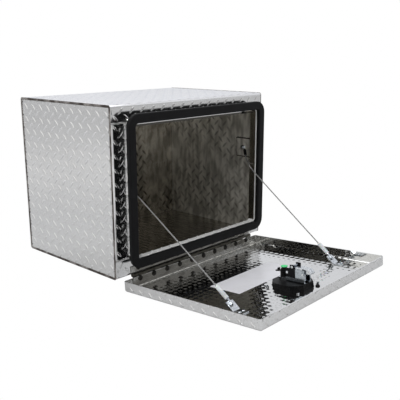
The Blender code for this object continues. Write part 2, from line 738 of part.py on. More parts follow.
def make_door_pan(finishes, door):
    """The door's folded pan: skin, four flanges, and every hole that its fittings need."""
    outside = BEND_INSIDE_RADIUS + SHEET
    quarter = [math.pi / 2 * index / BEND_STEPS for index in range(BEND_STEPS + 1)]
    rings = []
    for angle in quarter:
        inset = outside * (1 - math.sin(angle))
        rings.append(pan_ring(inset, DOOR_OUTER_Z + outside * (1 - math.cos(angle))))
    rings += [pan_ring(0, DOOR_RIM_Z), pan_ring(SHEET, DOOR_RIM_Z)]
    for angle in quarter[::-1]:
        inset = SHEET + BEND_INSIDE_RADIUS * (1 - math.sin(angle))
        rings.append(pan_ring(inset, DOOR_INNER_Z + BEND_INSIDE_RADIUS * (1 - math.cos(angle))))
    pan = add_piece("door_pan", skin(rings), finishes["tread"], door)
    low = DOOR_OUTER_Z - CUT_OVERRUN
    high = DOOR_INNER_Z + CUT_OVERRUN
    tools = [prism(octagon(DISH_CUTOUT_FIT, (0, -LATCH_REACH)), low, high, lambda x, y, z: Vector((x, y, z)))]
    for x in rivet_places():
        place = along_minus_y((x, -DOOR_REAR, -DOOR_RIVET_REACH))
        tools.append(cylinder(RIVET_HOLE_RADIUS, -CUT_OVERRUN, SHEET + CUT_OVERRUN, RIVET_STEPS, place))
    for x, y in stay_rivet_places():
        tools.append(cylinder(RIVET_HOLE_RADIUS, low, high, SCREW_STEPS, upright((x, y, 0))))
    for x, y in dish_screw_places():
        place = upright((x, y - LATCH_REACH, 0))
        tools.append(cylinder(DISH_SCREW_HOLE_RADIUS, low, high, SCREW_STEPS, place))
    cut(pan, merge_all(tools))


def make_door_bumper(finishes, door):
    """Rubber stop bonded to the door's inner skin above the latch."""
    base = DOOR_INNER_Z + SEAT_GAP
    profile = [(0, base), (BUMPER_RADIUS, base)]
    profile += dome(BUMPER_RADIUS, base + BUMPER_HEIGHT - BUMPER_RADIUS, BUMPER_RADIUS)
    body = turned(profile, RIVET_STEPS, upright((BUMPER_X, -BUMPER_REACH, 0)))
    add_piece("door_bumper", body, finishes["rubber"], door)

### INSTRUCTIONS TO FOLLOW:
Repeat the data above exactly.

### SOLUTION:
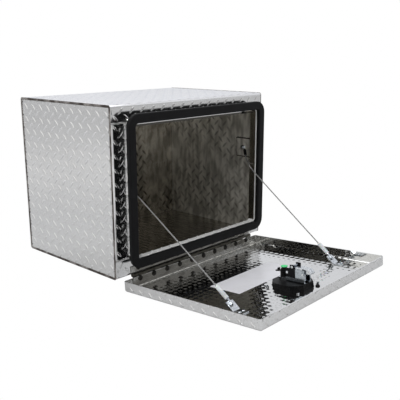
The Blender code for this object continues. Write part 2, from line 738 of part.py on. More parts follow.
def make_door_pan(finishes, door):
    """The door's folded pan: skin, four flanges, and every hole that its fittings need."""
    outside = BEND_INSIDE_RADIUS + SHEET
    quarter = [math.pi / 2 * index / BEND_STEPS for index in range(BEND_STEPS + 1)]
    rings = []
    for angle in quarter:
        inset = outside * (1 - math.sin(angle))
        rings.append(pan_ring(inset, DOOR_OUTER_Z + outside * (1 - math.cos(angle))))
    rings += [pan_ring(0, DOOR_RIM_Z), pan_ring(SHEET, DOOR_RIM_Z)]
    for angle in quarter[::-1]:
        inset = SHEET + BEND_INSIDE_RADIUS * (1 - math.sin(angle))
        rings.append(pan_ring(inset, DOOR_INNER_Z + BEND_INSIDE_RADIUS * (1 - math.cos(angle))))
    pan = add_piece("door_pan", skin(rings), finishes["tread"], door)
    low = DOOR_OUTER_Z - CUT_OVERRUN
    high = DOOR_INNER_Z + CUT_OVERRUN
    tools = [prism(octagon(DISH_CUTOUT_FIT, (0, -LATCH_REACH)), low, high, lambda x, y, z: Vector((x, y, z)))]
    for x in rivet_places():
        place = along_minus_y((x, -DOOR_REAR, -DOOR_RIVET_REACH))
        tools.append(cylinder(RIVET_HOLE_RADIUS, -CUT_OVERRUN, SHEET + CUT_OVERRUN, RIVET_STEPS, place))
    for x, y in stay_rivet_places():
        tools.append(cylinder(RIVET_HOLE_RADIUS, low, high, SCREW_STEPS, upright((x, y, 0))))
    for x, y in dish_screw_places():
        place = upright((x, y - LATCH_REACH, 0))
        tools.append(cylinder(DISH_SCREW_HOLE_RADIUS, low, high, SCREW_STEPS, place))
    cut(pan, merge_all(tools))


def make_door_bumper(finishes, door):
    """Rubber stop bonded to the door's inner skin above the latch."""
    base = DOOR_INNER_Z + SEAT_GAP
    profile = [(0, base), (BUMPER_RADIUS, base)]
    profile += dome(BUMPER_RADIUS, base + BUMPER_HEIGHT - BUMPER_RADIUS, BUMPER_RADIUS)
    body = turned(profile, RIVET_STEPS, upright((BUMPER_X, -BUMPER_REACH, 0)))
    add_piece("door_bumper", body, finishes["rubber"], door)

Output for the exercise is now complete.